As for players who make derogatory comments about the game or the officials or their decisions, fines will be in order. Their magnitude is still to be determined as part of the ongoing negotiations over the collective bargaining agreement.
Two other oft-proposed changes to inhibit the game-slowing tactics of the defensively minded coaches are to be introduced.
A player who shoots the puck into the stands from his own defensive zone will receive a two-minute delay-of-game penalty. This rule has long applied to goalies so it only makes sense to apply it to the rest of the team.
Also, a team which ices the puck will not be allowed to make a personnel change.
In the past, coaches have told their players that if they're tired and under pressure, simply fire the puck down the ice.

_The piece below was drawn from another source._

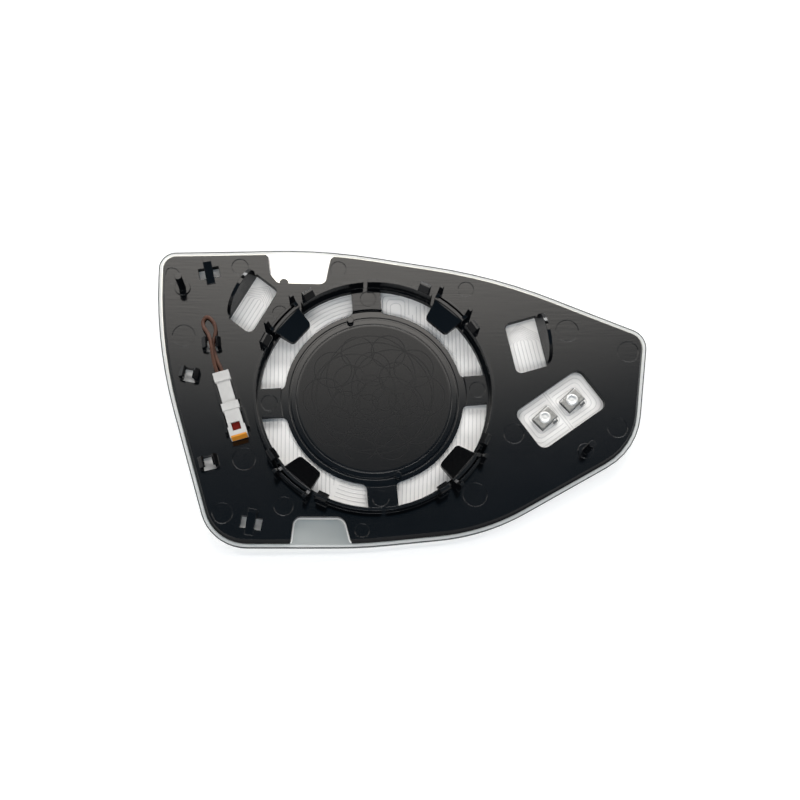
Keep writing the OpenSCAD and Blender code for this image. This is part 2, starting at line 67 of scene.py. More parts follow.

Now, those tired players will have to stay on the ice while the other coach is allowed to send out fresh troops and get a matchup that is to his liking.
These changes form a comprehensive reformation of the game and should allow the coaches to create an entertaining spectacle.
But will they do it or will they continue to find ways around it?
We'll find out next season.
- 10 teams from each conference would qualify.
- The four teams seeded 7th to 10th in each conference would play a best-of-three round to be completed within six days of the end of the regular season.
- The two winners from each conference would then join the 12 other post-season qualifiers to create the current 16-team playoff.
Other major changes proposed:
- A three-minute, three-on-three period of overtime added in the regular season if the five-minute, four-on-four period doesn't produce a winner.
- If a game is still tied, a shootout involving three players from each team will take place until a winner is determined.
- There will be no ties. Winners get two points, losers none.